Jesus came and no more God was the Transcendent, the unattainable One. He took our shape, the shape of Man. People could touch Him, and we still eat His Body and drink His Blood.
So, since the catacombs, we see images, the fish (Ἰησοῦς Χριστός, Θεοῦ Υἱός, Σωτήρ), the good shepherd, and so on. So it went on, and it was not a discovery of the Eastern Churches. Then came the the Iconoclasts (see
here). they came in the ideology of God Eloist, you should not have icons for you were “adoring idols” and “you cannot despict God”.

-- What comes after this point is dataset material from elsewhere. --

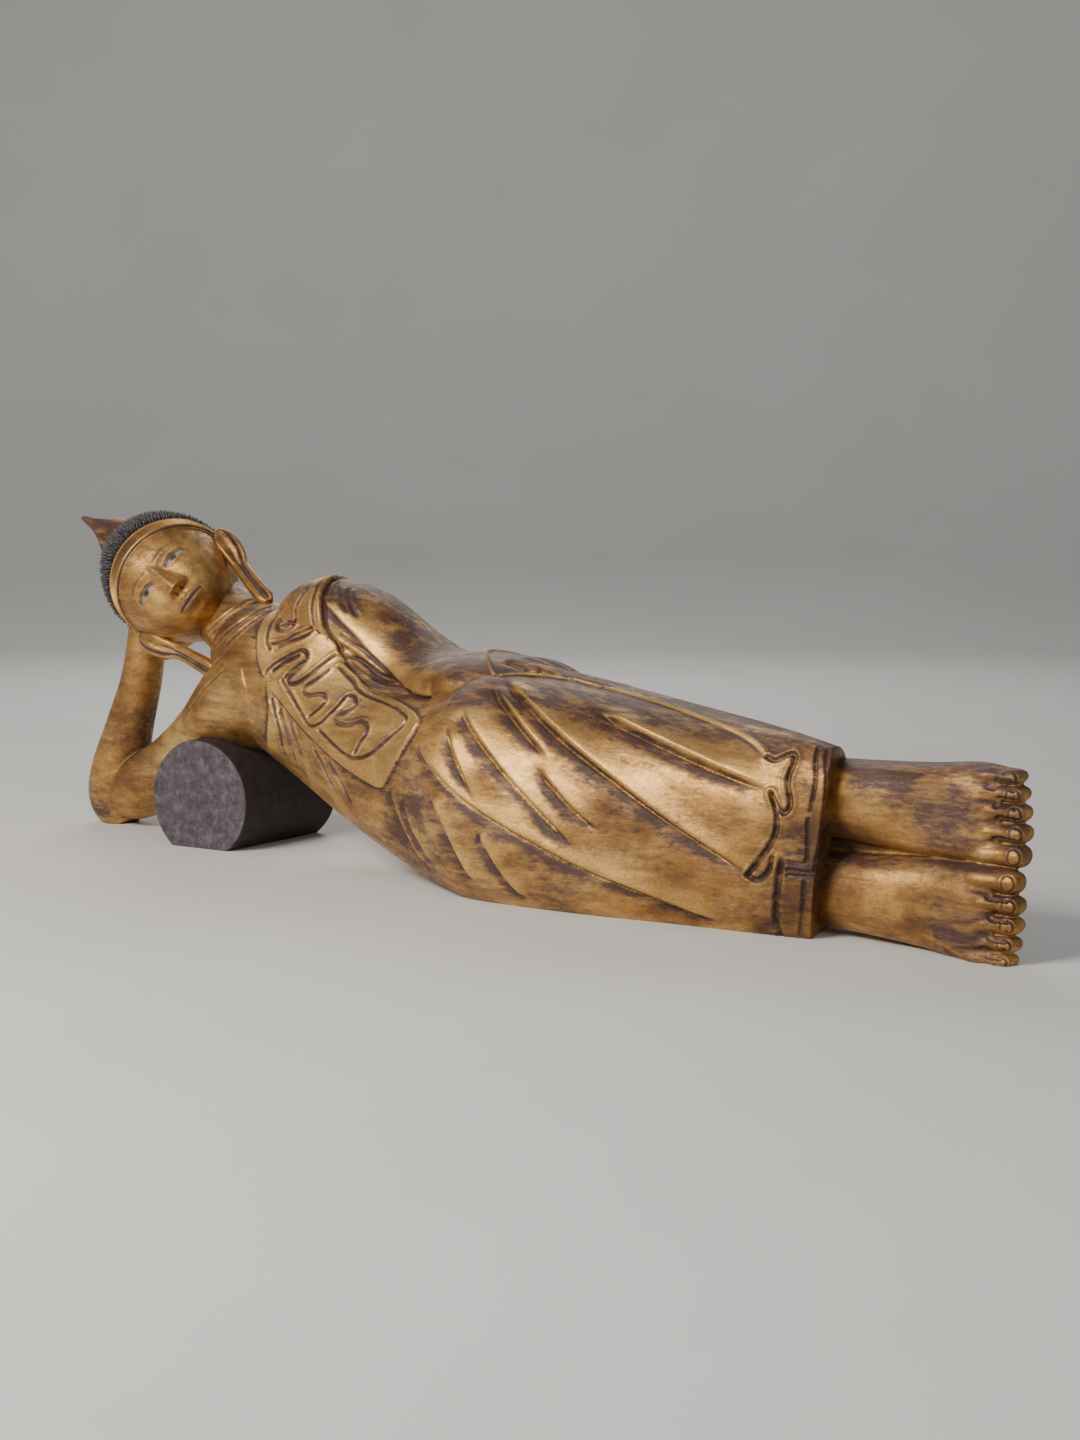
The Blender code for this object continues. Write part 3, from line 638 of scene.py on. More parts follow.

I realize that Eastern Churches exaggerate a little bit in the question of the number of images, but that is not heresy, it is taste. I have got a theory that hot countries (India, Italy) have a very colorful taste and cold countries (Germany, Japan) have more linear and simple (IKEA!) designs.
See lorries in India.
There were wars and people died with the iconoclasts and with Reformation that put the hot countries of the south against the cold countries of the north it was the same. The cold countries did not understand the proliferation of images and so abolished them as protestant do. It is interesting how cold countries are protestant and abolished images.
Is it right or not? It depends on taste. My children have got posters of Bayern players in the wall and singers and surf. I gave a little money to Mother Teresa of Calcutta and She sent a postal thanking an with her signature. My wife framed it. But my wife framed also her great-grandmother’s marriage veil.
Why both? Because she loved both: the ancestor and Mother Theresa. That’s why: we love them, our saints.
Of course times change, and sincerely, relics of bones and hair are not for me. But in the old times, it was OK. A question of taste.